Verdict: the pool's hard cap kills any "N producers → 1 consumer" test
where N > 512. We ran straight into this with `TestChan_ManyGoroutines`
— producers filled the pool, the consumer couldn't get scheduled, and
the whole test deadlocked.
### 3. A bespoke M:N scheduler
Build our own work-stealing runtime à la Go's. Correct in principle but
a 6+ month project, not a milestone. Skipped for now; reconsidered if
tokio+flume ever hits a ceiling we can't work around.
### 4. `async-std` — alternate async runtime
Shape-compatible with tokio but smaller ecosystem, less maintenance
velocity in 2025. No clear win.
### 5. **tokio::task::spawn (async, not blocking)** — chosen
Each goroutine is a future scheduled on tokio's multi-threaded async
runtime.
- State size: ~200 B per task (a boxed future + bookkeeping).
- Switch cost: cooperative yield at `.await` points, no kernel involved.
- Ceiling: proven at 1,000,000 concurrent tasks in
`tests/million_goroutines.rs` (~601 ms to spawn + increment + join
1M tasks on commodity hardware).
The catch is that bodies must be async. We solve the surface-syntax
problem with `goish-macros`, which rewrites `c.Send(v)` / `c.Recv()` /
`g.Wait()` calls inside `go!{}` bodies into their `.send(v).await`
forms at compile time. The user writes code that looks identical to
non-goroutine code; the `.await` is invisible.
## Channel backend: flume vs async-channel
For MPMC channels with bounded/unbounded modes and both sync and async
receivers, the two real candidates in the Rust ecosystem were `flume`
and `async-channel`. We ran a 6-metric bake-off (commit `b996384`):
| ping-pong latency | **winner** | — |
| prod/cons (buf=1) | **winner** | — |
| prod/cons (buf=1024) | **winner** | — |
| prod/cons (unbounded) | **winner** | — |
| 16 parallel sender/receiver | **winner** | — |
| RSS for 100k channels | **winner** 3.5× | — |
flume was 2-127% faster on every metric and used 3.5× less memory per
channel for dense channel-graph workloads. We kept flume, deleted the
async-channel engine.
### Close semantics
Go's `close(c)` wakes every parked receiver (each then fires with
`(zero, false)` after the buffer drains). Flume doesn't have an
explicit "close" that wakes async receivers — dropping the last sender
closes it, but we can't do that because `Chan<T>` is a `Clone` handle
and every goroutine holds one.
Our fix: pair the flume channel with a `tokio::sync::Semaphore` used as
a closable wait-gate. On `Close()`, we close the semaphore. Every
parked async receiver sits in a `tokio::select!` against both the
flume recv future and the semaphore's `acquire()`; closing the
semaphore wakes all of them in a single scheduler cycle.

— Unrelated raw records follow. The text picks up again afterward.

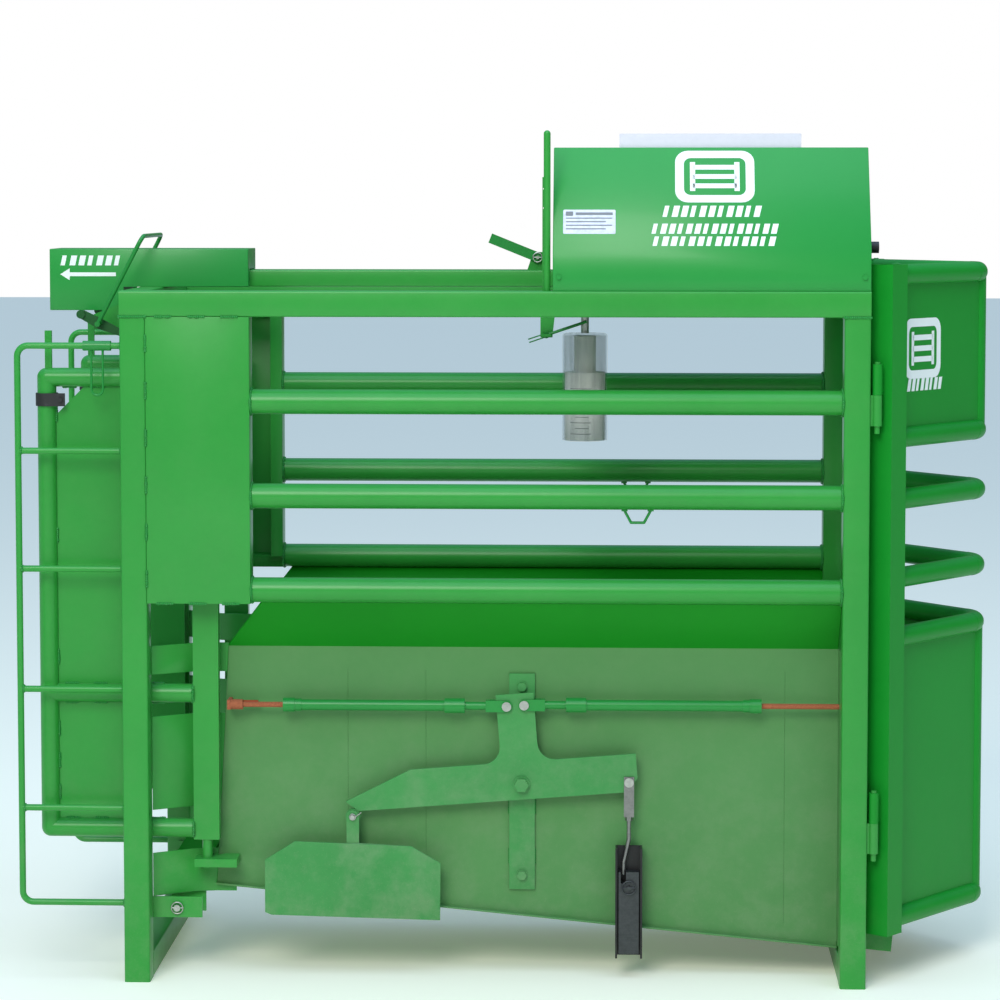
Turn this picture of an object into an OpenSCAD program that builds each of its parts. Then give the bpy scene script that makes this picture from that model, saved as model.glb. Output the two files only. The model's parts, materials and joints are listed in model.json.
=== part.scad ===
// Stand-up squeeze chute for cattle: a tube frame, a head gate of two leaves, a sloped floor between
// folded lower sides, a balance linkage on the near side, a V-shaped rear gate and a covered winch.
// Millimetres. X runs along the chute to the rear gate, the worked side faces -Y, Z is up from the ground.

/* [Frame] */
// Length of the side frames over the posts
frame_l = 2184; // [1900:1:2600]
// Width over the side frames
frame_w = 940; // [880:1:1120]
// Height of the side frames
frame_h = 2045; // [1900:1:2300]
// Side of the square posts and top rails
tube = 76; // [64:1:84]
// Wall of the square tubes
tube_wall = 5; // [3:0.5:8]
// Outer diameter of the round side rails
rail_d = 73; // [54:1:76]
// Height of the upper side rail's centre
rail_top_z = 1720; // [1660:1:1780]
// Height of the lower side rail's centre
rail_low_z = 1166; // [1100:1:1200]
// Thickness of sheet panels
sheet_t = 5; // [3:0.5:6]

/* [Sides and floor] */
// Length of the sheet panel behind the head post
panel_l = 304; // [240:1:340]
// Half width between the lower side skirts
alley_half = 308; // [290:1:330]
// Height where the apron folds down into the skirt
fold_z = 982; // [940:1:1010]
// Height of the skirt's lower edge at the head
skirt_head_z = 264; // [240:1:290]
// Height of the skirt's lower edge at the tail post
skirt_tail_z = 88; // [80:1:110]
// Depth of the floor side channels
channel_h = 62; // [50:1:66]

/* [Head gate] */
// Reach of the gate leaves in front of their pivots
leaf_reach = 468; // [430:1:490]
// Outer diameter of the leaf tubes
leaf_tube_d = 56; // [48:1:58]
// Diameter of the leaf pivot pins
leaf_pin_d = 30; // [24:1:32]
// Reach of the guard ladders in front of the frame
guard_reach = 315; // [270:1:340]
// Bar diameter of the guard ladders
guard_bar_d = 19; // [14:1:24]

/* [Winch cabinet] */
// Length of the cabinet
cabinet_l = 920; // [800:1:960]
// Height of the cabinet over the side frames
cabinet_h = 417; // [360:1:440]
// Height of the cabinet's upright front
cabinet_front_h = 120; // [110:1:160]
// Depth of the cabinet
cabinet_depth = 700; // [660:1:740]

/* [Balance linkage] */
// Height of the bell crank's pivot
crank_z = 580; // [560:1:600]
// Turn of the bell crank at rest
crank_rest = 4.5; // [0:0.5:6]
// Outer diameter of the strut tubes
strut_d = 32; // [26:1:34]

/* [Rear gate] */
// Reach of the rear gate behind the frame
gate_reach = 388; // [360:1:420]
// Height of the rear gate's lower edge
gate_low_z = 160; // [140:1:200]
// Height of the rear gate's upper edge
gate_top_z = 2122; // [2090:1:2150]
// Outer diameter of the bent V loops
loop_d = 60; // [48:1:64]

/* [Hidden] */
$fn = 48;
skin = 0.5; // gap between faces that only pass each other
fit = 0.05; // radial clearance of a pin in its bore

frame_half = frame_w / 2;
inner_y = frame_half - tube;
rail_y = frame_half - tube / 2;
rail_mid_z = (rail_top_z + rail_low_z) / 2;
top_z = frame_h - tube;
overall_l = guard_reach + frame_l + gate_reach;
head_x = guard_reach - overall_l / 2;
tail_x = head_x + frame_l;
head_in_x = head_x + tube;
tail_in_x = tail_x - tube;
mid_x = (head_x + tail_x) / 2;

// Head-end panel
panel_x = head_in_x + panel_l;
stub_w = 38; // stub post behind the panel's rear edge
strip_h = 38; // strip under the panel
strip_depth = 40;
panel_low_z = rail_low_z - strip_h;

// Lower sides and floor
skirt_out_y = alley_half + sheet_t;
skirt_head_x = head_in_x + 180;
skirt_top_x = skirt_head_x + 39;
apron_x = panel_x + 29;
apron_top_z = rail_low_z - rail_d / 2;
lip_w = 20; // outward lip along the skirt's lower edge
floor_slope = (skirt_head_z - skirt_tail_z) / (tail_in_x - skirt_head_x);
floor_angle = atan(floor_slope);
floor_end_x = tail_x + 87;
channel_w = 45;
channel_wall = 5;
deck_t = 4;
cleat_n = 11; // cleats across the deck
cleat_h = 12;

// Lugs and tongues that carry the floor's front end
bracket_hole = [head_in_x + 72, 208];
bracket_pin_d = 20;
bracket_low_z = 178;
bracket_end_x = head_in_x + 146;
bracket_t = 8;

// Head gate
leaf_y = 364;
leaf_x = head_in_x + 159;
leaf_front_x = leaf_x - leaf_reach;
leaf_low_z = 442;
leaf_mid_z = 847;
leaf_top_z = 1786;
leaf_sheet_t = 4;
back_bar_w = 76;
back_bar_d = 36;
bearing_t = 24; // thickness of the pivot lugs
bearing_low_z = 330;
bearing_top_z = top_z + 10;
leaf_pin_low_z = bearing_low_z - 6;
leaf_pin_top_z = bearing_top_z + bearing_t + 6;
guard_x = head_x - guard_reach;
guard_low_z = 232;
guard_top_z = 1883;
guard_bend_r = 32;
guard_y = frame_half - 30;
guard_rungs = [515, 869, 1226, 1574];

// Wing strips close the gap between the skirt and the head post
wing_bend = [leaf_x - 45, 326];
wing_bands = [[241, 371], [500, 780], [905, 991]];

// Release mechanism over the head gate
beam_w = 102;
beam_h = 51;
cover_x = head_x - 272;
cover_l = 605;
cover_w = 190;
cover_low_z = 1974;
cover_top_z = 2160;
cover_wall = 3;
cover_short_l = 225; // front stretch that hangs in front of the frame
bail_pivot = [head_x - 110, 1936];
bail_d = 13;
bail_half = 190;
bail_len = 298;
bail_lean = 27.6;
bail_bend_r = 26;
arm_t = 8;

// Winch cabinet
cab_x = tail_x - cabinet_l;
cab_y = -frame_half + 8;
cab_t = 3;
slope_run = 150;

// Balance linkage, in planes in front of the near skirt
crank_x = 43;
crank_y = -skirt_out_y - 40;
crank_t = 10;
arm_stem = 236; // pivot to the stem pins
stem_pin_dx = 26;
link_pin_d = 14;

// Rear gate
hinge_x = tail_x + 20;
hinge_y = frame_half - 15;
hinge_pin_d = 16;
hinge_barrel_d = 28;
hinge_web_x = (hinge_pin_d + hinge_barrel_d) / 4; // inside the barrel's wall
barrel_l = 90;
hinge_zs = [491, 1745];
gate_nose_x = tail_x + gate_reach;
winch_x = cab_x + 250;
drum_r = 45;
drum_flange_r = 78;
drum_l = 110;
drum_pin_d = 25;
drum_z = frame_h + 110;
hanger_x = cab_x + 90;
hanger_y = -120;
canister_d = 136;
canister_h = 322;
canister_top_z = 1908;
canister_wall = 4;
sleeve_h = 205;
hanger_d = 24;

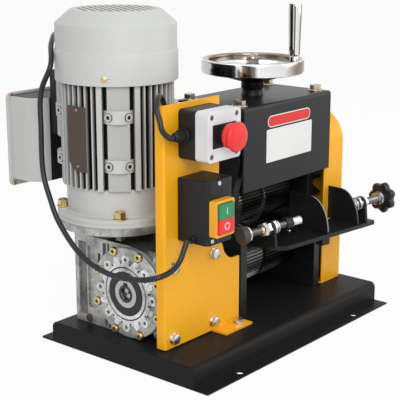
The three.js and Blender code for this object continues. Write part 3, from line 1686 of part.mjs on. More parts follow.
// The two keys of the switch, the start key above the stop key
function switchKey(low, high) {
  return block(
    frameLeft + frameRim + keyGap,
    frameRight - frameRim - keyGap,
    frameFace - keyProud,
    recessFloor - keyBack,
    low,
    high,
  );
}
const keyMiddle = (frameLow + frameHigh) / 2;
const startKey = switchKey(keyMiddle + keyGap / 2, frameHigh - frameRim - keyGap);
const stopKey = switchKey(frameLow + frameRim + keyGap, keyMiddle - keyGap / 2);
add(switchGroup, 'start_button', startKey, greenPlastic);
add(switchGroup, 'stop_key', stopKey, redPlastic);

// The free cables, along their routes in tray coordinates
function cable(points) {
  const path = new THREE.CatmullRomCurve3(points.map((point) => axis(...point)), false, 'centripetal');
  const section = outline(around(cableSides).map(([c, s]) => [cableRadius * c, cableRadius * s]));
  const steps = Math.ceil(path.getLength() / (5.5 * cableRadius));
  const geometry = new THREE.ExtrudeGeometry(section, { steps, extrudePath: path, bevelEnabled: false });
  return toSolid(geometry);
}
const glandTip = glandLength + fit;
const switchCableStart = [
  switchX - switchHalfX - switchOutletLength - fit,
  frameFront - switchOutletSetback,
  switchZ - switchOutletDrop,
];
const stopCableStart = [stopX - stopHalfX - glandTip, frameFront - stopGlandSetback, stopZ];
const boxCableEnd = [
  gearboxX + boxGlandX,
  gearboxY + centreDistance + boxGlandY,
  outputZ + flangeTop + boxHigh + glandTip,
];
const grommetEnd = [grommetPlace[0], panelBack + grommetRise + fit, grommetPlace[1]];
const leadIn = 6;
const shifted = ([x, y, z], dx, dy, dz) => [x + dx * leadIn, y + dy * leadIn, z + dz * leadIn];
add(machine, 'switch_cable', cable([
  switchCableStart,
  shifted(switchCableStart, -1, 0, 0),
  [26, 62, 179],
  [18, 62, 166],
  [4, 62.5, 156.5],
  [-19, 67, 151.5],
  [-30, 94, 145.5],
  [-31, 147, 143.6],
  [-31, 194, 158],
  [-30, 238.5, 198],
  [-28, 256, 227],
  [-24, 272, 258],
  [-18, 280, 318],
  [-12, 284, 368],
  [-4, 272, 404],
  [22, 298, 428],
  [60, 328, 438],
  [98, 346, 424],
  shifted(boxCableEnd, 0, 0, 1),
  boxCableEnd,
]), blackRubber);
add(machine, 'stop_cable', cable([
  stopCableStart,
  shifted(stopCableStart, -1, 0, 0),
  [5.5, 79, 336],
  [5.5, 84, 350],
  [8, 91, 364],
  [17, 97, 374],
  [28, 103, 375.5],
  [39, 108, 368],
  [46, 110, 350],
  [52, 110, 300],
  [62, 109, 250],
  shifted(grommetEnd, 0, 1, 0),
  grommetEnd,
]), blackRubber);

export default machine;
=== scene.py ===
import math

import bmesh
import bpy
from mathutils import Matrix, Vector


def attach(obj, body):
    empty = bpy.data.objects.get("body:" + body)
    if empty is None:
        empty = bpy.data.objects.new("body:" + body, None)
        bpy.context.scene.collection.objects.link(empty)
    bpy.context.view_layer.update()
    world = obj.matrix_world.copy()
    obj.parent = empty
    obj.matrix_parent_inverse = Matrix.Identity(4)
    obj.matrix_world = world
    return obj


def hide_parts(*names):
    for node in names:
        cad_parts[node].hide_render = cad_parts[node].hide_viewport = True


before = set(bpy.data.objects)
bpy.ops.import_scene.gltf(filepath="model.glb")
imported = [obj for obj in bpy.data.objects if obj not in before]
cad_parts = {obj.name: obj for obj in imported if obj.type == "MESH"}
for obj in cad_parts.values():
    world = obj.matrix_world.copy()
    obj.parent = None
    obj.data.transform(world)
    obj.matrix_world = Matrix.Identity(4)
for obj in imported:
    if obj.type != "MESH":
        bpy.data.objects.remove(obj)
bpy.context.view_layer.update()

bl_info = {
    "name": "Wire stripping machine",
    "version": (1, 0, 0),
    "blender": (4, 5, 0),
    "location": "3D View > Sidebar > Wire Stripper",
    "description": "Dresses the packed wire stripping machine with detailed pieces and finishes",
    "category": "Add Mesh",
}


# ---------------------------------------------------------------- sizes and colours

def colour(name, description, value):
    return bpy.props.FloatVectorProperty(
        name=name, description=description, default=value, subtype="COLOR", size=3, min=0, max=1)


def length(name, description, millimetres):
    return bpy.props.FloatProperty(
        name=name, description=description, default=millimetres / 1000, min=0.0, precision=5, unit="LENGTH")


def mm(metres):
    """Millimetres, without the digits that a property's single precision adds."""
    return round(metres * 1000, 4)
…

For v0.5.0 we also added Go's runtime-panic semantics: `send` on a
closed channel panics, `close` of a closed channel panics.
## What's still open
- **Pathological fan-in.** If 1M senders all park on one small-buffer
channel, flume's wake-up is O(N) and the scheduler chokes. Realistic
patterns (per-request channels, bounded fan-in) scale fine; we
document the caveat. If a user hits it, the answer today is a
sharded channel tree, same as Go.
- **Fairness in `select!`.** Our current `select!` fires cases in
source order when multiple are ready. Go's spec says uniform-random.
Not a correctness issue for typical code, but a known simplification.
- **Graceful server shutdown.** `http::ListenAndServe` has no
`Shutdown()` method yet — the server goroutine lives until process
exit. Tracking as follow-up.
## What would make us reconsider
- A benchmark-validated M:N runtime crate emerges that beats tokio+flume
on goroutine-heavy workloads. (glommio exists but is io-uring-centric
and less general.)
- Tokio gains a true rendezvous MPMC channel in `tokio::sync`. Today
`tokio::sync::mpsc` is SPMC with no rendezvous mode.
- A user reports a workload where flume's O(N) contention is the actual
bottleneck and sharding isn't an option.
Until one of those, the stack is stable.